● **Task prompt**: Output the lines below exactly, please, from the first line until the line with "return paint.finish(color, 0.56", counting both.

● **Recorded information**:
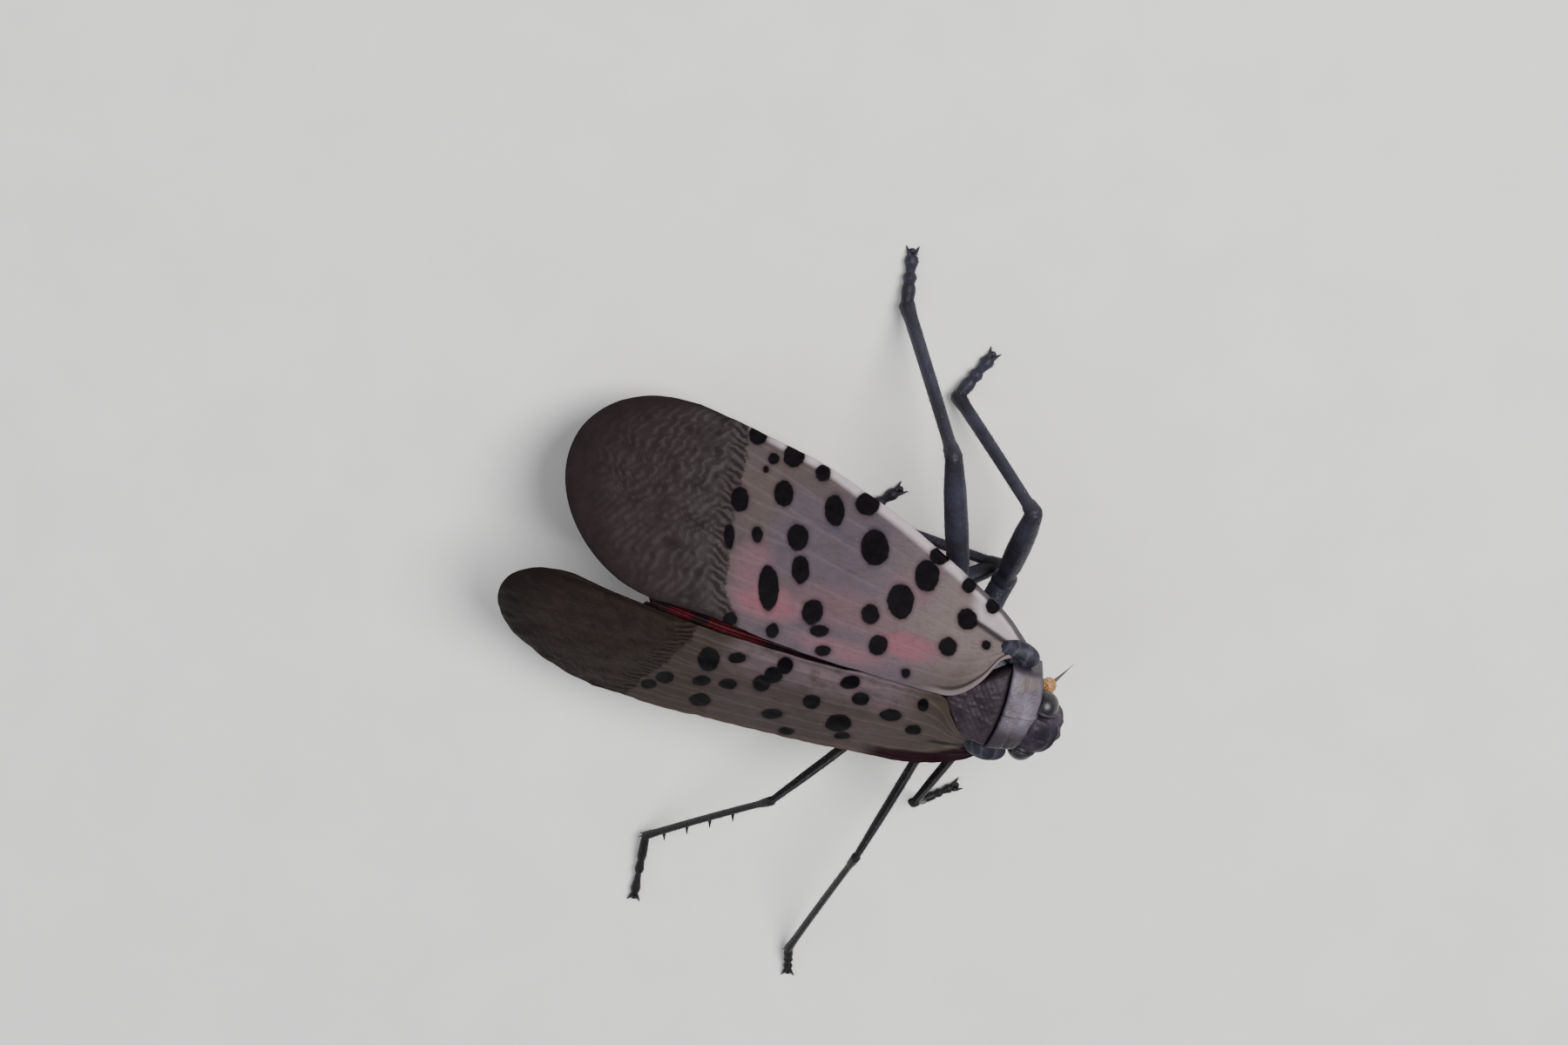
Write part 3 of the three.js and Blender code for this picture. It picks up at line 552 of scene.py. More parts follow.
    # Spots with ragged edges and a faint halo
    ragged = spot + (fine - 0.5) * 0.12 + (paint.noise(plan, 1.6, 1.0) - 0.5) * 0.16
    spot_mask = 1 - ragged.rise(-0.03, 0.06)
    halo = (1 - ragged.rise(0.03, 0.22)) * 0.35
    color = paint.blend(halo, color, tones["halo"])
    spot_color = paint.blend(fine.rise(0.4, 0.7), tones["spot"], tones["spot_pale"])
    color = paint.blend(spot_mask, color, spot_color)

    height = fine * 0.5 + hairlines * 0.35 + spot_mask * 0.2 - (1 - crease.rise(0.0, 0.12)) * crease_length
    normal = paint.relief(height, 0.014)
    return paint.finish(color, 0.56 + fine * 0.16, normal, Specular_IOR_Level=0.07)


# Each wing's tones, how strongly some of them show, and where the dark band of its root edge fades
WARM_WING = dict(
    tan=tone(78, 69, 66), greige=tone(76, 66, 69), mauve=tone(80, 71, 79), blue=tone(62, 61, 74),
    pink=tone(100, 76, 84), rose=tone(122, 74, 84), edge=tone(176, 165, 170), freckle=tone(52, 44, 49),
    vein=tone(110, 100, 103), hem=tone(112, 102, 106), crease=tone(32, 27, 34), shade=tone(62, 56, 62),
    root=tone(105, 95, 94), tip=tone(36, 29, 31), tip_brown=tone(45, 36, 38), tip_grey=tone(55, 54, 54),
    tip_rim=tone(30, 23, 25), net=tone(66, 61, 61), halo=tone(46, 30, 38), spot=tone(4, 2, 5),
    spot_pale=tone(13, 8, 13), edge_amount=0.9, hem_amount=1.0, root_shade=0.0, net_amount=0.9,
    outer_grey=1.0, root_light=0.85, rosy_amount=1.0, root_band=(0.2, 0.36),
)
# The right forewing is the same wing as the left, facing away from the light. Its copy of the tones carries
# painted light: tan, root, front edge and tip darker and more olive as painted shade, mauve and blue paler
# to offset the shade the lamps already give it
SHADED_RIGHT_WING = dict(
    WARM_WING, tan=tone(63, 55, 49), greige=tone(59, 51, 48), mauve=tone(98, 84, 90), blue=tone(84, 74, 80),
    pink=tone(98, 78, 84), rose=tone(108, 80, 88), edge=tone(92, 82, 74), freckle=tone(56, 46, 46),
    root=tone(86, 77, 74), tip=tone(34, 27, 25), tip_brown=tone(42, 33, 30), tip_grey=tone(50, 42, 39),
    tip_rim=tone(22, 16, 15), net=tone(54, 45, 41), shade=tone(34, 12, 20), edge_amount=0.3, hem_amount=0.0,
    root_shade=1.0, net_amount=0.55, outer_grey=0.25, root_light=0.45, spot_pale=tone(8, 4, 8),
    rosy_amount=0.3, root_band=(0.1, 0.22),
)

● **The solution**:
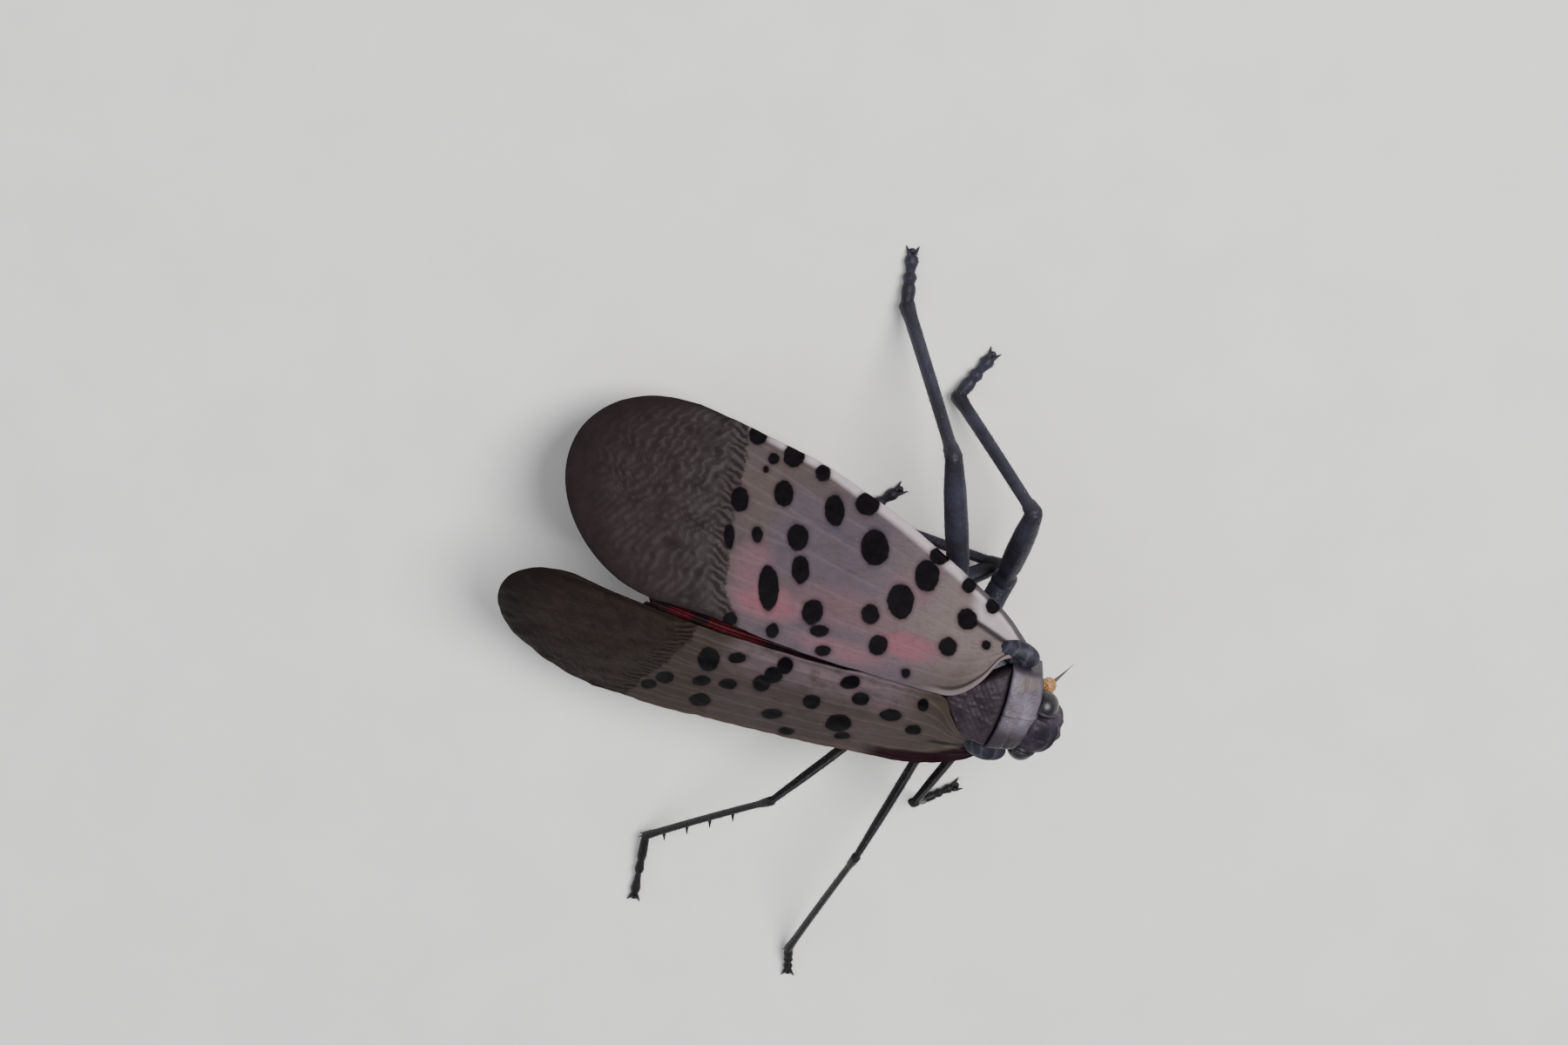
Write part 3 of the three.js and Blender code for this picture. It picks up at line 552 of scene.py. More parts follow.
    # Spots with ragged edges and a faint halo
    ragged = spot + (fine - 0.5) * 0.12 + (paint.noise(plan, 1.6, 1.0) - 0.5) * 0.16
    spot_mask = 1 - ragged.rise(-0.03, 0.06)
    halo = (1 - ragged.rise(0.03, 0.22)) * 0.35
    color = paint.blend(halo, color, tones["halo"])
    spot_color = paint.blend(fine.rise(0.4, 0.7), tones["spot"], tones["spot_pale"])
    color = paint.blend(spot_mask, color, spot_color)

    height = fine * 0.5 + hairlines * 0.35 + spot_mask * 0.2 - (1 - crease.rise(0.0, 0.12)) * crease_length
    normal = paint.relief(height, 0.014)
    return paint.finish(color, 0.56 + fine * 0.16, normal, Specular_IOR_Level=0.07)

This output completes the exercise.